仮想通貨を購入してもらう見返りに、(将来儲かったら)収益を分配するなどの債務を負っているものが、投資型ICOです。
用語のかんたん解説
難しい用語がたくさん並んでいて読みにくいので、はじめに全体像と用語の意味を解説します。
電子記録移転有価証券表示権利等
意味
以下の2つの項目から構成されます。
1. 株券などのうち、有価証券が発行されないもの
2. 信託受益権や集団投資スキーム持分など
このうち、2が「電子記録移転権利」で、当ブログ記事のトピック(仮想通貨のICO)も2に含まれます。
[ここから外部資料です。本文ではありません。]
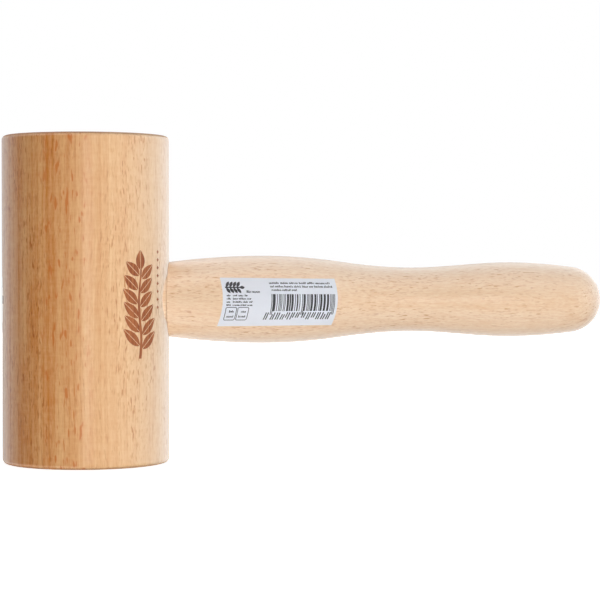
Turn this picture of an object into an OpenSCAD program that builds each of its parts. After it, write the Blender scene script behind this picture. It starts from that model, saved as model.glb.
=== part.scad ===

したがって、投資型ICO以外も整備の対象にしているので、会計ルールの名前が「電子記録移転権利等・・・」という難しい名前になっているわけです。
特徴
ブロックチェーンを使っている点に特徴があります。
とはいえ、従来から使われている「みなし有価証券」と実態は同じと考えて、会計ルールが整備されています。
ブロックチェーン
電子版の取引台帳のことで、取りまとめる組織が存在しない点に特徴があります。
1つの会社がコントロールしているわけではないので、分散型の管理とも呼ばれます。
会計処理の基本的な考え方
ブロックチェーンを使っている以外は、みなし有価証券となんら異なることはないと捉えています。
したがって、みなし有価証券の会計処理(発行・保有)と同じルール整備となっています。
ただし、当会計ルールは株式会社に限定している点に注意が必要です。
ICOで払い込まれた金額がどの区分に計上されるかによって、会計処理を分けています。
負債
払い込まれた金額の返済などの義務を契約で負ったから、負債計上するわけです。
であれば、契約を結んだときに義務は確定しているので、契約締結時に負債計上します。
金額は、負った債務の金額です。
株主資本や新株予約権
負債に計上せず、株主資本等に計上するなら、資本金や資本剰余金などに区分して計上します。
保有の会計処理
いつ計上するか?【発生の認識】
契約で何らかの権利が発生したときに計上します。
いつ会計帳簿から除外するか?【消滅の認識】
権利を使ったときや権利を失ったり、権利を他者へ移転させたとき(=支配の移転)に、会計帳簿から除外します。
【発生の認識】貸借対照表計上額はいくら?
他の有価証券と異なることはありません。
内容に応じ、売買目的・その他・満期などに区分して、会計処理します。
今回の記事はここまでです。
最後までお読み頂きありがとうございました。